Last updated: Google 6 min read

Maximizing FB Ad Success For Construction and Manufacturing Companies

Facebook ads can work well for construction and manufacturing companies, but only when the campaign is built for the way these buyers actually make decisions. That usually means reaching the right audience, showing real proof of the work your company does, and demonstrating a clear, straightforward way for a serious prospect to take action.

Companies that get more quality leads from paid social media usually have a stronger setup behind the ads, including tighter audience targeting, stronger visuals and copy, sending traffic to landing pages that answer key questions, and following up quickly once a prospect reaches out.

Let’s explore some of the ways you can maximize the success of your company’s Facebook ads so that they do more than drive clicks and start bringing in better business opportunities.

fb ads for construction and manufacturing

Focus Your Facebook Ads on the Jobs You Want

A lot of businesses end up with weak results because their ads are built to generate traffic rather than better opportunities. More clicks do not always mean more value, especially if those clicks are coming from people outside your service area, outside your budget range, or outside the kind of work you want to take on.

The stronger approach is to set your Facebook ad campaign around the type of lead your company actually wants more of.
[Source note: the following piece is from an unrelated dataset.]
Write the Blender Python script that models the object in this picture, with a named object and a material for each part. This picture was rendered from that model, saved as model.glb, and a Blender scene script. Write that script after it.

Do Not Judge Success by Cheap Clicks Alone

A Facebook campaign can look busy and still bring in very little real business. If people click, skim the page, and leave, the problem is usually not traffic volume. It is that the ads are reaching the wrong people. A smaller number of better-fit leads is usually more useful than a long list of weak ones.

Send People to the Right Next Step

Not every prospect is ready to fill out a form on the first visit to your site. If the job is more specialized or of higher value, they may want to review your work and learn more first. In that case, a strong landing page usually works better than a quick form.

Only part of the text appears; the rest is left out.